I've given this example before;

Seeing demonstrably doesn't exist if;

  • person is unconscious
  • person is without an eye
  • person is in darkness (without visible objects)

Seeing demonstrably exists if there is contact between eye-consciousness, the eye and the visible light.

Therefore we can infer that contact is a truth like the eye is a true requisite.

This is general contact meaning, if we talk about a speacial case of contact, such as the origin of a particular feeling that arose for us, that is then a special case and that there particular instance of contact is the referent for the word 'contact'.

Further any likewise true element we can infer about the truth of seeing, hearing, smelling, tasting, sensing & cognizing; will be included in the two-fold classification as to;

  • Included in the allness of the all (conditioned & disintegrates)
  • Not included in the allness of the all (unconditioned)

The unconditioned is also here a word, it's meaning is conceived as a truth of extinguishment of the conditioned.

This truth is inferable because if All is demonstrably conditioned and conditions can be known by us and are generally held to be extinguishable.
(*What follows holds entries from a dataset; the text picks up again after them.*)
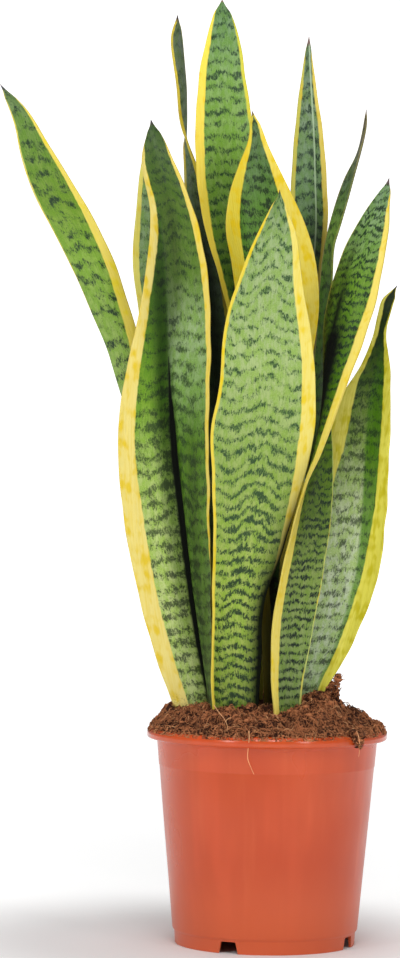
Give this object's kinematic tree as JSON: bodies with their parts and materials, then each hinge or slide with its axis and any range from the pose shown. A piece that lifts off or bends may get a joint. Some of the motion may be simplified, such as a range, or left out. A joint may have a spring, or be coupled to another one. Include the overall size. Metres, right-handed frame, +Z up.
{
  "type": "potted snake plant",
  "caption": "Variegated snake plant with upright sword leaves in a round terracotta-coloured plastic nursery pot filled with soil.",
  "frame": {"origin": "on the floor, in the middle of the box round the whole plant; the pot's own axis stands at x = 0.0535 m", "axes": "+Z up, -Y towards the front that the picture shows, +X to its right"},
  "size_m": [0.2843, 0.17, 0.671],
  "materials": {
    "pot_plastic": "satin",
    "peat_soil": "matte",
    "leaf": "satin"
  },
  "bodies": {
    "root": {"pot": "pot_plastic", "soil": "peat_soil", "leaf_far_left": "leaf", "leaf_front_left": "leaf", "leaf_small_left": "leaf", "leaf_back_left": "leaf", "leaf_tall_centre": "leaf", "leaf_yellow_centre": "leaf", "leaf_front_centre": "leaf", "leaf_back_right": "leaf", "leaf_narrow_right": "leaf", "leaf_twisted_right": "leaf", "leaf_far_right": "leaf"}
  },
  "joints": []
}
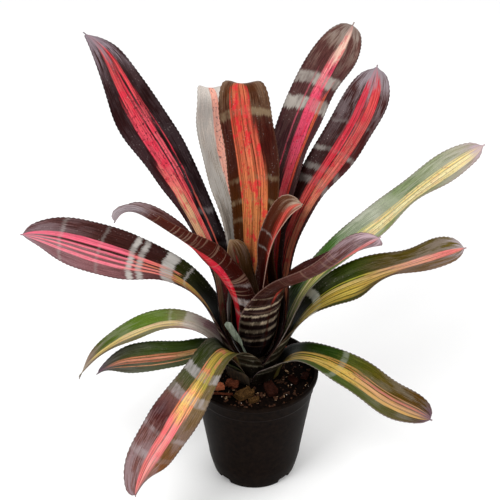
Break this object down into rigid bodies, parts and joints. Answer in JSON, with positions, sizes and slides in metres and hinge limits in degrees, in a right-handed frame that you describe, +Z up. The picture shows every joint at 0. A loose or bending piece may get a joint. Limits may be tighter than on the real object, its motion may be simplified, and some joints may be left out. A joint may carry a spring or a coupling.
{
  "type": "potted roberto menescal aechmea",
  "caption": "Variegated bromeliad: a tank rosette of strap leaves with striped centres and pale bands, rooted in dark mix with bark chips in a round black nursery pot.",
  "frame": {"origin": "centre of the pot's flat base, where the pot's axis meets the surface it stands on", "axes": "+Z up along the pot's axis, +X to the right and -Y to the front as pictured"},
  "size_m": [0.5313, 0.4194, 0.5321],
  "materials": {
    "pot_plastic": "thin black moulded plastic, a soft sheen, roughness 0.4",
    "potting_mix": "matt dark mix of peat and fine bark, roughness 0.95",
    "crown_stem": "dull fibrous stem, roughness 0.8",
    "leaf_blade": "smooth waxy leaf, maroon with pink and yellow stripes and pale bands, roughness 0.4",
    "cut_leaf": "grey-green drying leaf, roughness 0.7",
    "dry_leaf": "papery brown leaf base, roughness 0.8",
    "bark": "rough split bark, orange to dark red-brown, roughness 0.9"
  },
  "bodies": {
    "root": {"pot": "pot_plastic", "potting_mix": "potting_mix", "crown": "crown_stem", "leaf_heart": "leaf_blade", "leaf_inner_right": "leaf_blade", "leaf_inner_left": "leaf_blade", "leaf_inner_front": "leaf_blade", "leaf_rear_middle": "leaf_blade", "leaf_rear_silver": "leaf_blade", "leaf_rear_tall": "leaf_blade", "leaf_right_upright": "leaf_blade", "leaf_left_tall": "leaf_blade", "leaf_right_high": "leaf_blade", "leaf_left_spread": "leaf_blade", "leaf_right_spread": "leaf_blade", "leaf_front_low": "leaf_blade", "leaf_left_arched": "leaf_blade", "leaf_left_low": "leaf_blade", "leaf_right_low": "leaf_blade", "cut_leaf_strip": "cut_leaf", "old_leaf_base": "dry_leaf", "bark_chip_1": "bark", "bark_chip_2": "bark", "bark_chip_3": "bark", "bark_chip_4": "bark", "bark_chip_5": "bark", "bark_chip_6": "bark", "bark_chip_7": "bark", "bark_chip_8": "bark", "bark_chip_9": "bark"}
  },
  "joints": []
}
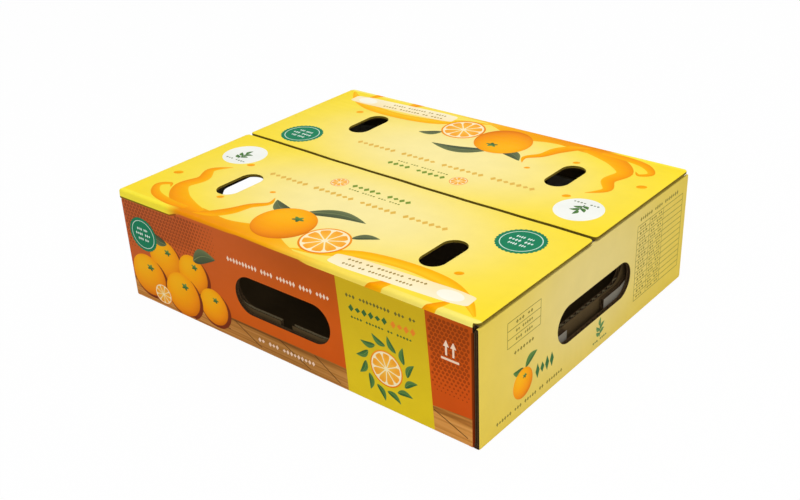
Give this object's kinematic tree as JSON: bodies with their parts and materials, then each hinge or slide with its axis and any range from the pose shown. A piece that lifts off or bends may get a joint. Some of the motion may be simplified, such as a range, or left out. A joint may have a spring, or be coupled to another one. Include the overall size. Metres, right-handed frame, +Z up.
{
  "type": "cardboard tray box",
  "caption": "Shallow corrugated fruit carton with rolled locking ends, hand holes in every side and vented lid flaps that meet over the middle.",
  "frame": {"origin": "on the underside, below the middle of the closed carton", "axes": "+X along the long sides, to the right as the front is seen; +Y from the front to the rear; +Z up"},
  "size_m": [0.38, 0.305, 0.104],
  "materials": {
    "tray_board": "corrugated board, printed outside with a thin gloss varnish, plain brown inside",
    "flap_board": "corrugated board, printed outside with a thin gloss varnish, plain brown inside"
  },
  "bodies": {
    "tray": {"tray": "tray_board"},
    "front_flap": {"front_flap": "flap_board"},
    "rear_flap": {"rear_flap": "flap_board"}
  },
  "joints": [
    {"name": "front_flap_hinge", "type": "hinge", "parent": "tray", "child": "front_flap", "pos_m": [0, -0.1525, 0.104], "axis": [1, 0, 0], "range_deg": [0, 220]},
    {"name": "rear_flap_hinge", "type": "hinge", "parent": "tray", "child": "rear_flap", "pos_m": [0, 0.1525, 0.104], "axis": [-1, 0, 0], "range_deg": [0, 220]}
  ]
}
The question arises is this possible in a definitive sense, unlike a qualified cessation seen among the past, present & future classes of phenomena, can percipience be extinguished?
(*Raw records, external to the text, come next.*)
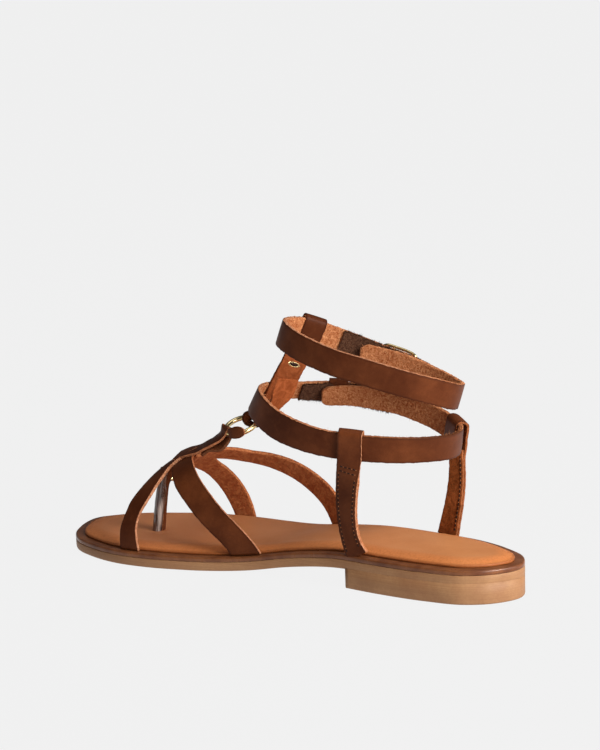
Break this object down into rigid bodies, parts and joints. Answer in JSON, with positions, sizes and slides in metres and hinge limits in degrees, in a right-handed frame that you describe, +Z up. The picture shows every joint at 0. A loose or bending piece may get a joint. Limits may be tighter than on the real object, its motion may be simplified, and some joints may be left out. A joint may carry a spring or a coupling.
{
  "type": "toe post sandal",
  "caption": "Flat leather toe post sandal with crossed instep straps, a T strap on a metal ring, two ankle straps with buckles, and a low stacked heel.",
  "frame": {"origin": "centre of the bounding box at the plane the sole stands on", "axes": "+Y towards the toe along the sole, +Z up, +X towards the outer side of the foot"},
  "size_m": [0.0851, 0.249, 0.1188],
  "materials": {
    "outsole": "matt moulded rubber in a tan, stacked-leather look, with fine lines round the heel",
    "welt": "smooth dark brown leather with a polished edge",
    "insole": "smooth orange-tan leather over a thin pad",
    "strap_leather": "smooth dark brown face, tan nap on the inside, pale cut edges",
    "post_sleeve": "glossy dark brown sleeve",
    "touch_fastener": "dark brown hook and loop fabric",
    "gold_metal": "pale gold plated metal"
  },
  "bodies": {
    "root": {"outsole": "outsole", "welt": "welt", "insole": "insole", "forefoot_straps": "strap_leather", "toe_post": "post_sleeve", "toe_post_strip": "strap_leather", "toe_post_stud": "gold_metal", "ring": "gold_metal", "t_strap": "strap_leather", "eyelet": "gold_metal", "heel_strap_inner": "strap_leather", "heel_strap_outer": "strap_leather", "ankle_strap_lower": "strap_leather", "ankle_strap_upper": "strap_leather", "touch_fastener_lower": "touch_fastener", "touch_fastener_upper": "touch_fastener", "keeper_lower": "strap_leather", "buckle_lower": "gold_metal", "buckle_upper": "gold_metal"}
  },
  "joints": []
}
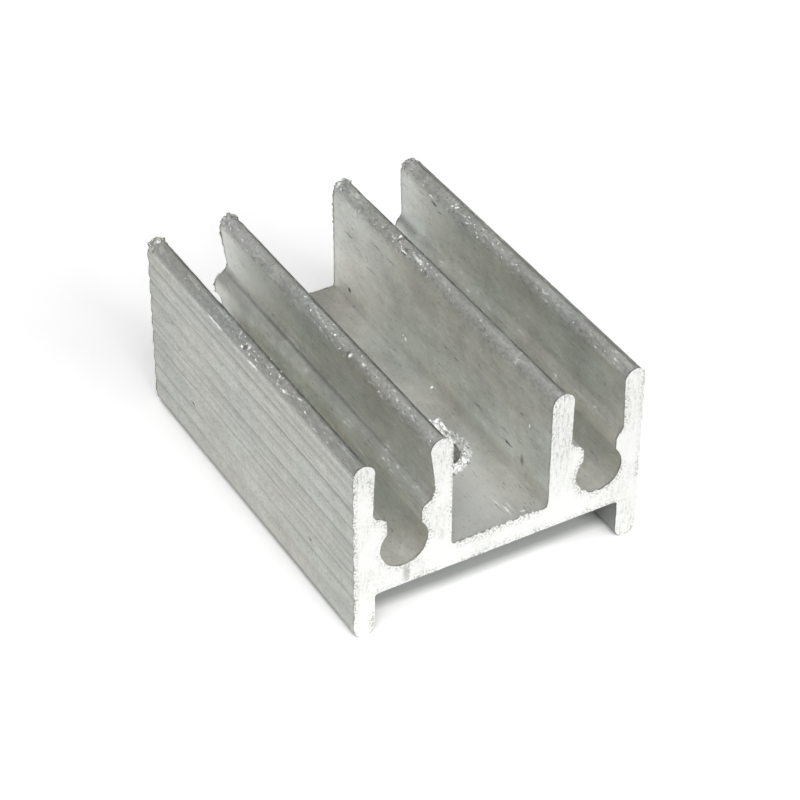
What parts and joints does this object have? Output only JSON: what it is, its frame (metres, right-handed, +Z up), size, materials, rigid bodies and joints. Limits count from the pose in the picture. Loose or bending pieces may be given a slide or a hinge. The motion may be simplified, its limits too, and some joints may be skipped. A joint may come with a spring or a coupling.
{
  "type": "extruded heat sink",
  "caption": "Small extruded aluminium heat sink with ribbed sides, upright fins, round screw grooves and a tapped screw hole in its web for a flat-tab power transistor.",
  "frame": {"origin": "under the middle of the piece, at the level of the bottoms of the feet", "axes": "+X across the profile, +Y along the extrusion, away from the end nearest the screw hole, +Z up from the feet to the fin tips"},
  "size_m": [0.015, 0.02, 0.0097],
  "materials": {
    "aluminium": "bare mill-finish extrusion, dull grey with fine die lines, and bright sawn ends"
  },
  "bodies": {
    "root": {"heat_sink": "aluminium"}
  },
  "joints": []
}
Smart people have to assume that yes it wouldn't be an extraordinary assumption that seeing, hearing, tasting, smelling, sensing & cognizing could cease with no sequel and that this wouldn't be the same as change in percepience in this life or the next.
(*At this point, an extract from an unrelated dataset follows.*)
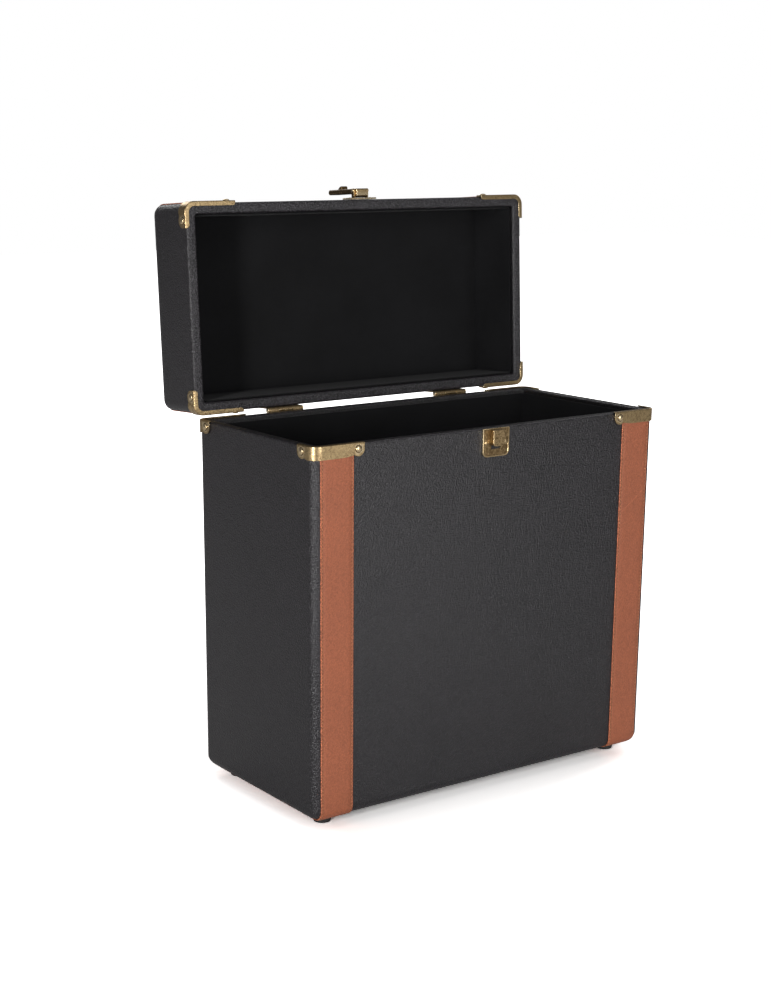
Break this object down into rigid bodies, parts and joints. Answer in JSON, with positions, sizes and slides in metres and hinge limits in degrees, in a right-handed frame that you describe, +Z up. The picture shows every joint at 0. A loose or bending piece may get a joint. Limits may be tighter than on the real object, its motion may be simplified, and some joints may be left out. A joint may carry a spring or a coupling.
{
  "type": "record carrying case",
  "caption": "Leatherette-covered carrying case for 12-inch records with a shallow lid hinged at the back, a hasp latch and a folding handle on the lid.",
  "frame": {"origin": "under the middle of the whole outline with the lid open, on the surface that the feet stand on", "axes": "+Z up, +X to the right of the front face, +Y towards the hinges at the back"},
  "size_m": [0.3612, 0.2626, 0.4968],
  "materials": {
    "leatherette_black": "satin, fine pebble grain",
    "leatherette_brown": "satin, fine pebble grain, stitched edges",
    "lining_black": "matte, short nap",
    "aged_brass": "aged, satin, dark patina in the recesses",
    "foot_rubber": "matte"
  },
  "bodies": {
    "case": {"body_shell": "leatherette_black", "body_lining": "lining_black", "body_band_left": "leatherette_brown", "body_band_right": "leatherette_brown", "body_bracket_front_left": "aged_brass", "body_bracket_front_right": "aged_brass", "body_bracket_back_left": "aged_brass", "body_bracket_back_right": "aged_brass", "body_rivet_front_left_long": "aged_brass", "body_rivet_front_left_short": "aged_brass", "body_rivet_front_right_long": "aged_brass", "body_rivet_front_right_short": "aged_brass", "body_rivet_back_left_long": "aged_brass", "body_rivet_back_left_short": "aged_brass", "body_rivet_back_right_long": "aged_brass", "body_rivet_back_right_short": "aged_brass", "catch_plate": "aged_brass", "catch_screw_left": "aged_brass", "catch_screw_right": "aged_brass", "foot_front_left": "foot_rubber", "foot_front_right": "foot_rubber", "foot_back_left": "foot_rubber", "foot_back_right": "foot_rubber", "hinge_body_leaf_left": "aged_brass", "hinge_pin_left": "aged_brass", "hinge_body_leaf_right": "aged_brass", "hinge_pin_right": "aged_brass", "hinge_body_screw_left_1": "aged_brass", "hinge_body_screw_left_2": "aged_brass", "hinge_body_screw_right_1": "aged_brass", "hinge_body_screw_right_2": "aged_brass"},
    "lid": {"lid_shell": "leatherette_black", "lid_lining": "lining_black", "lid_band_left": "leatherette_brown", "lid_band_right": "leatherette_brown", "lid_bracket_front_left": "aged_brass", "lid_bracket_front_right": "aged_brass", "lid_bracket_back_left": "aged_brass", "lid_bracket_back_right": "aged_brass", "lid_rivet_front_left_long": "aged_brass", "lid_rivet_front_left_short": "aged_brass", "lid_rivet_front_right_long": "aged_brass", "lid_rivet_front_right_short": "aged_brass", "lid_rivet_back_left_long": "aged_brass", "lid_rivet_back_left_short": "aged_brass", "lid_rivet_back_right_long": "aged_brass", "lid_rivet_back_right_short": "aged_brass", "hinge_lid_leaf_left": "aged_brass", "hinge_lid_leaf_right": "aged_brass", "hinge_lid_screw_left_1": "aged_brass", "hinge_lid_screw_left_2": "aged_brass", "hinge_lid_screw_right_1": "aged_brass", "hinge_lid_screw_right_2": "aged_brass", "hasp_base": "aged_brass", "hasp_pin": "aged_brass", "handle_mount_left": "aged_brass", "handle_mount_right": "aged_brass"},
    "hasp": {"hasp_lever": "aged_brass"},
    "handle": {"handle_grip": "leatherette_brown"}
  },
  "joints": [
    {"name": "lid_hinge", "type": "hinge", "parent": "case", "child": "lid", "pos_m": [0, 0.04839, 0.31255], "axis": [1, 0, 0], "range_deg": [0, 93.2]},
    {"name": "hasp_hinge", "type": "hinge", "parent": "lid", "child": "hasp", "pos_m": [0, 0.06517, 0.49355], "axis": [1, 0, 0], "range_deg": [0, 180]},
    {"name": "handle_pivot", "type": "hinge", "parent": "lid", "child": "handle", "pos_m": [0, 0.12526, 0.39669], "axis": [1, 0, 0], "range_deg": [-3.2, 176.8]}
  ]
}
We are conceiving of a totally different truth to be known & seen as it actually is and unlike anything we can otherwise think about as real or unreal.

  • All words are conditioned.
  • All meanings are conditioned.
  • Not all referents are conditioned.

All is of the world All is in the world

'That which isn't included in the allness of the all' is to be held in mind correctly as to the meaning of that expression and it's referent is to be directly known & seen as a release from this world, neither of this world nor the next.

Upvote:0

I'm adding an answer here to quote Piya Tan's commentaries on this, which agree with Andrei's answer. I will not accept my own answer.

In Piya Tan's commentary on SN 12.44, he drew a connection from the arising of feeling to the arising of mental proliferation (papanca).

And what, bhikshus, is the arising of the world10?

Bhikshus, dependent on the eye and forms, eye-consciousness arises.
The meeting of the three is contact.
With contact as condition, there is feeling.12

10 On the 3 types of “world,” see Rohitassa S
12 From hereon, Madhu,pindika S (M 18.16) continues: “What one feels, one perceives. What one perceives, one thinks about. What one thinks about, one mentally proliferates. What a person mentally proliferates is the source through which perceptions and notions due to mental proliferation impacts one regarding past, future and present forms cognizable through the eye.”

In Piya Tan's commentary on the Rohitassa Sutta (SN 2.26), he explains the three types of worlds:

In the Rohitassa Sutta, the word “world” (loka) is used in two senses: in the sense of the physical world and the world of formations. Rohitassa asks the Buddha a question on the physical world (cakka-vāla loka, “universe world”), but the Buddha answers him referring to the world of formations. Through-out the Buddhist texts, the word “world” has three senses:

  1. Sankhāra loka - the world of formations,
  2. Satta loka - the world of beings,
  3. Okāsa loka - the world of space (ie the space-time reality).
    (Vism 7.37/204 f; DA 1:173; MA 1:397, 2:200)

The world of formations is defined in the Patisambhidā,magga thus: “One world: all beings are sustained by food.” (Pm 1:122).

So, the "world" of SN 12.44 corresponds to the world of mental formations (sankhara loka) arising from mental proliferations (papanca), that is derived from the feelings (vedana) coming from the contact of consciousness with the six sense media and their sense objects (The All).